Em tempo de eleições autárquicas, os velhos como eu que se perguntem quem é o candidato que promete a construção de residências para seniores, que tem um protocolo com as instituições do concelho para que nenhum velho morra em casa sozinho? Quem é o autarca que faz propaganda política com o investimento em cuidados para as pessoas da terceira idade, aqueles que nos últimos 70, 80 ou 90 anos carregaram o país às costas? Acho que não encontramos nenhum.
Quem não tiver amealhado uma boa fortuna, ou não tiver familiares endinheirados, se viver muito tempo baboso e de fralda tem um fim pior que um rato que se mete num buraco de uma cobra.

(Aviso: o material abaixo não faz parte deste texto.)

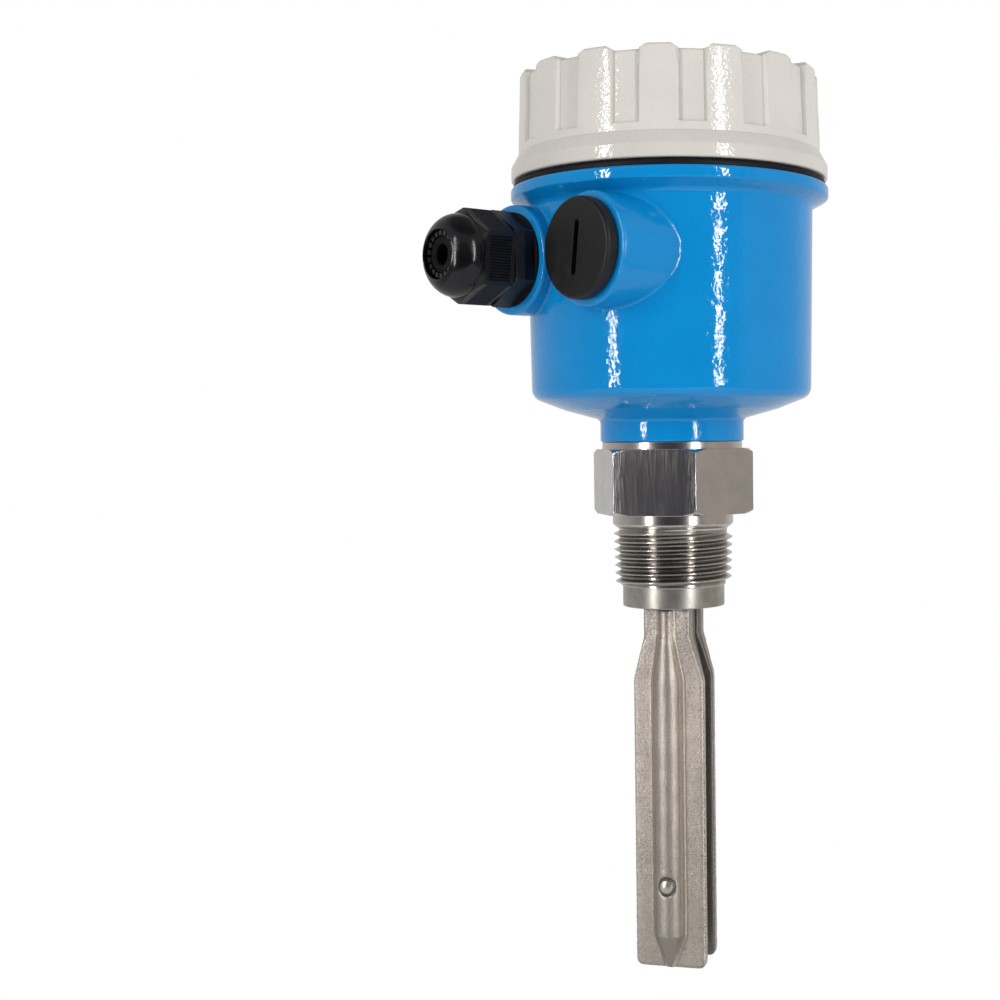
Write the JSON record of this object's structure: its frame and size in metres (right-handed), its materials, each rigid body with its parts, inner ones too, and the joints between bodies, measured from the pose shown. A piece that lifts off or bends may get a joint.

É difícil perceber que a direita do PSD e a esquerda do PS ainda sejam tão estúpidos que não gastem agora com os velhos e as crianças o que já não precisam de gastar em alcatrão e saneamento básico. É difícil perceber que os políticos/autarcas continuem a dar de mão beijada os melhores terrenos aos Continentes e aos Pingos Doces desta vida para, em vez de termos jardins e monumentos à entrada das nossas cidades, tenhamos grandes superfícies comerciais com anúncios gigantescos a fazerem lembrar a poluição visual nos países de terceiro mundo.
O voto é secreto e cada um deve votar segundo as suas convicções. Por uma vez faço um apelo aos velhos como eu que votem em quem tem nos seus programas eleitorais políticas de apoio à construção de creches e residências para idosos. Chega de nos meterem o dedo no traseiro e de fingirem que também não conhecem as pessoas da terra que para serem pais têm que deixar de trabalhar ou são segregados e espoliados dos seus direitos.
Por último: os velhos como eu sabem quem trouxe Ricardo Salgado de volta do Brasil para refazer a sua fortuna; quem recebia Belmiro de Azevedo nos gabinetes; quem fechou os olhos aos assaltos às empresas públicas desde que a nossa democracia perdeu o estado de graça. Está na hora dos nossos políticos tirarem a máscara e não continuarem a querer fazer-se passar por otários que nós já comemos muitas gamelas de malvas cozidas e temos memória de elefante. JAE
Nota: Duas frases, que nenhum velho deve esquecer, de dois velhos que morreram jovens. Millôr Fernandes: “Um homem é realmente velho quando só pensa nisso”. Pablo Picasso: “É preciso muito tempo para nos tornarmos jovens”.